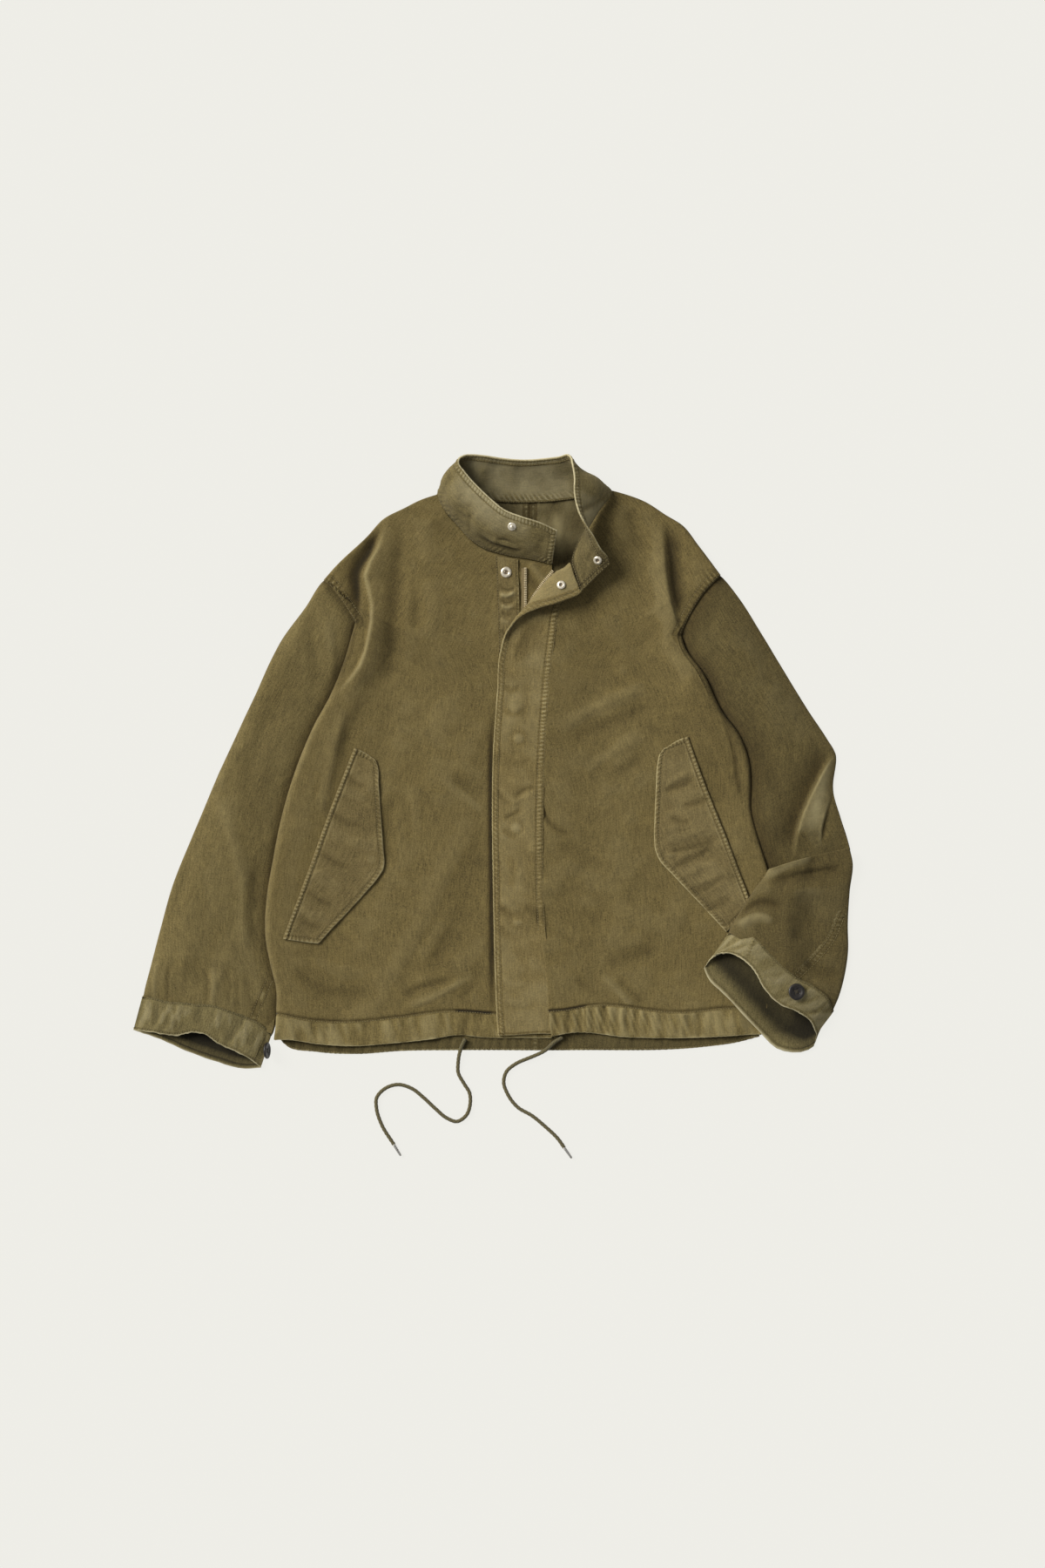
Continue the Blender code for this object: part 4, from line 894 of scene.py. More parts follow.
PLACKET_TOP, CHEST_TOP, FLY_TOP = 4.0, 6.4, 8.7
FRONT_FLOOR = BACK_TOP + SEAM
ROLL_FADE = 42.0
CUFF_REST = 296.0             # beyond this x the left cuff lies on the corner
ROLL_ANGLES = np.radians(np.linspace(-90.0, 66.0, 12))
NECK_RIGHT = [(-65.5, 323), (-56, 301), (-40.5, 283), (-25.5, 267), (-7, 254.5), (7, 251), (29, 247.5),
              (46.5, 244), (72, 238)]
NECK_LEFT = [(141, 328), (133, 312.5), (122.5, 292.5), (112, 275.5), (101.5, 246), (99, 221)]
CENTRE_RIGHT = [(72, 238), (72, -27), (72, -303)]
CENTRE_LEFT = [(99, 221), (86.5, 202), (75, 183), (69, 145.5), (62.5, 88.5), (58.5, 25.5), (55, -58.5),
               (55, -132), (57, -195), (65.5, -263), (67.5, -300)]
HEM_SEAM_RIGHT = [(-261, -304), (-212.5, -311.5), (-162, -312.5), (-112, -307), (-49, -300), (3.5, -303),
                  (72, -303)]
HEM_SEAM_LEFT = [(332.5, -300), (295.5, -296.5), (228.5, -301), (109.5, -294.5), (95, -297.5), (67.5, -300)]
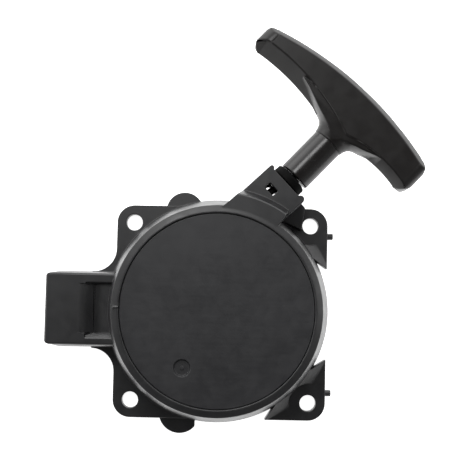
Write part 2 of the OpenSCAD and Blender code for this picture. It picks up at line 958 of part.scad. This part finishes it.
housing();
cover_disc();
centre_post();
spring_cup();
spring_anchor();
recoil_spring();
rope_bushing();
thrust_washer();
centre_screw();
pulley();
pulley_bearing();
rope_coil();
pulley_knot();
pawl_pins();
pawl_1();
pawl_2();
friction_plate();
friction_spring();
grip();
grip_sleeve();
knot_washer();
handle_knot();
rope_outer();
rope_inner();
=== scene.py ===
import bpy
import math
from mathutils import Euler, Matrix, Vector


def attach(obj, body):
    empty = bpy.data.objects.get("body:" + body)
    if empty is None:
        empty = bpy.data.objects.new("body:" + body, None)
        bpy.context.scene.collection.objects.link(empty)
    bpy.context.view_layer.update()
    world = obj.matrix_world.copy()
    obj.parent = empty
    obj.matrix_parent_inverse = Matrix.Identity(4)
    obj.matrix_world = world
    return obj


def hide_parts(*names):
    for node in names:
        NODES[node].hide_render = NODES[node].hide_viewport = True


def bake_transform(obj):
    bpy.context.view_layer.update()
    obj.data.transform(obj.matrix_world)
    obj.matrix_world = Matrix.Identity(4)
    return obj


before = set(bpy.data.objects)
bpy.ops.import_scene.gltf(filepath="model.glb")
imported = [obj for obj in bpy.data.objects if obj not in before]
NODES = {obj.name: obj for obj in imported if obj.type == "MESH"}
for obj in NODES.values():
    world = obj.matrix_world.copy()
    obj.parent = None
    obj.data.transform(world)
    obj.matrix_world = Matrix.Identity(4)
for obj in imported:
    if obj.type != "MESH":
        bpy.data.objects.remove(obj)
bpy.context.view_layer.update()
MM = 0.001

# places taken from the design, in metres
AXIS = Vector((-1.5, 0.7, 0.0)) * MM
BUSHING = Vector((26.3, 53.1, 22.4)) * MM
GRIP = Vector((27.8, 54.1, 22.4)) * MM
PULL_TURN = math.radians(46.6)

# finish of moulded and machined pieces
CLOUD_SIZE = 14 * MM
SMEAR_SIZE = 5 * MM
GRAIN_SIZE = 0.35 * MM
GRAIN_DEPTH = 0.05 * MM
MARK_SIZE = 1.1 * MM
MARK_STRETCH = 0.08
MARK_TURN = math.radians(4)
STREAK_SIZE = 1.2 * MM
STREAK_DEPTH = 0.03 * MM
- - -
### TASK TO CARRY OUT
The lines from the one containing "rope_coil();" to the one containing "obj.matrix_parent_inverse = Matrix.Identity(4)", both included, are to be extracted exactly; give no other line.

### RESULT
rope_coil();
pulley_knot();
pawl_pins();
pawl_1();
pawl_2();
friction_plate();
friction_spring();
grip();
grip_sleeve();
knot_washer();
handle_knot();
rope_outer();
rope_inner();
=== scene.py ===
import bpy
import math
from mathutils import Euler, Matrix, Vector


def attach(obj, body):
    empty = bpy.data.objects.get("body:" + body)
    if empty is None:
        empty = bpy.data.objects.new("body:" + body, None)
        bpy.context.scene.collection.objects.link(empty)
    bpy.context.view_layer.update()
    world = obj.matrix_world.copy()
    obj.parent = empty
    obj.matrix_parent_inverse = Matrix.Identity(4)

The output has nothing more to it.